A "ditadura" de Jesus Cristo..
Ruisinho:
Meu Bom Tio Quim,
- Acabei agora de ler o teu blog e ocorreu-me que te podias apresentar, não só como doutor em ciência política mas também, de uma maneira mais simples e acessível, como mecânico, não daqueles que desmontam automóveis mas de relevantes personalidades do nosso panorama político - o que é, sem dúvida, um exercício que exige, para além da indispensável coragem, o conhecimento de códigos que não são acessíveis a qualquer um. Desmontar e descodificar uma personalidade política que se insinuou junto da opinião pública através de improvisos sedutores, (cujo campeão é o Santana Lopes) ou da leitura de textos cientificamente preparados e ditos da forma mais convincente (ver exemplo do George Bush) e sem que tal pareça um mero exercício de inveja e má língua, é um trabalho tão difícil quanto importante, porque esses homens decidem sobre os nossos futuros e a nós fica-nos reservado o direito de lhes dar ou não o nosso voto. Infelizmente, a maioria irá sempre por critérios de simpatia ou de antipatia já para não falar no critério dos interesses (recordo os votos conseguidos pelo P. Portas a pretexto das pensões para os ex-combatentes do ultramar).
- Alguém viu o mecânico?! Estava por aqui há momentos..
- Eu sei que há a outra tese que diz: as pessoas não interessam o que interessam são as ideias, os programas. Mas essa é a conversa - ou mais um chavão dos políticos porque tendo ela a força da lógica esconde uma outra verdade que reside no facto das ideias terem origem nas pessoas, são a emanação delas. As minhas ideias são aquilo que eu sou, mas eu posso não me querer dar a conhecer, perceber que isso não me interessa e então “sirvo” aos outros ideias que não são as minhas… Como se o fossem e está montada a "estrangeirinha". Deste ponto de vista seria bem mais importante conhecer a pessoa do que as ideias que só lá estão para atrapalhar (como diria Agostinho da Silva). Por isso é que o ideal em política seria uma "ditadura" de Jesus Cristo, o infinitamente bom, competente, íntegro e mais todos os outros adjectivos que queiramos acrescentar.. Tu achas que se ele se candidatasse eu estaria preocupado com as suas ideias ou o seu programa político? Por isso, é que ainda mais útil do que desmontá-los ou descodificá-los, que é sempre um trabalho à posteriori (vale mais tarde que nunca), melhor seria que nos fosse dado conhecê-los previamente: missão impossível nestas sociedades de milhões de pessoas, e eles sabem disso. Somos muitos é o que é, provavelmente demasiados. Não quero negar o direito à vida a quem esteja para nascer porque a mim também me foi dado esse privilégio, mas quem sabe se as pressões colocadas por esta humanidade, que não pára de se mutiplicar, não estará a determinar o nosso futuro colectivo..

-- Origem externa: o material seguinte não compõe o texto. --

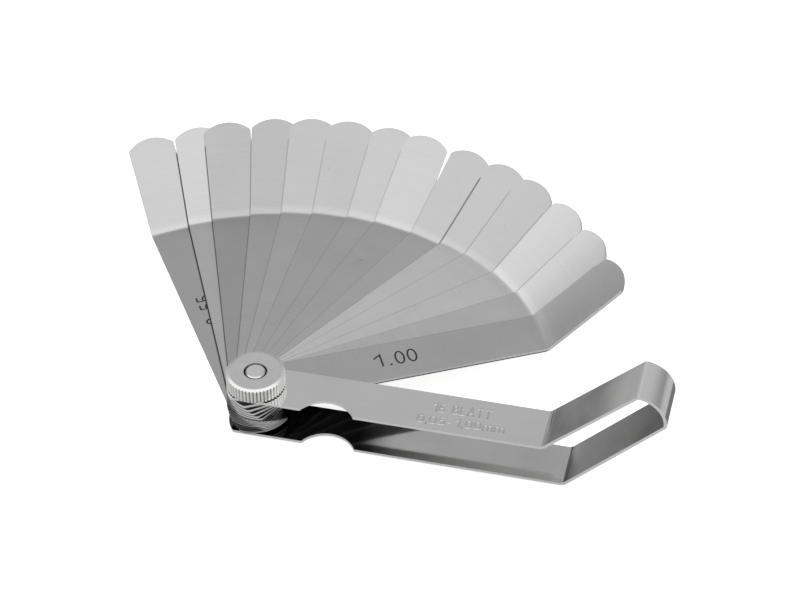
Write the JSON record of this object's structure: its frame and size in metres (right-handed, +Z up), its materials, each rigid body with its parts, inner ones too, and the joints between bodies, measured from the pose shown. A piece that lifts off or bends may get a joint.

- Aguardo para ver as medidas que na 4ª feira nos vão ser "servidas", mas de uma coisa podemos ter a certeza: todos vamos passar a viver pior. Naturalmente, vivemos demasiado bem para as nossas posses colectivas, a tal situação de mentira de que muitos entendidos falam, e, agora, vamos ter que empobrecer à força. Claro que esta situação tem responsáveis que, como sempre, vão passar por esta crise na maior.. Nestas situações lembro-me sempre dos queixumes do nosso grande António Sérgio - quando afirmava que este país nunca teve a oportunidade de ser governado pelos seus melhores filhos, com a agravante de que hoje, com tantos boys a comer à mesa do orçamento, e a fazerem figura de ricos com o dinheiro que não é deles, o resultado é o que está à vista. E não me falem em incompetência, mas sim em ausência de escrúpulos, em desonestidade e neste aspecto eles até têm competência de mais.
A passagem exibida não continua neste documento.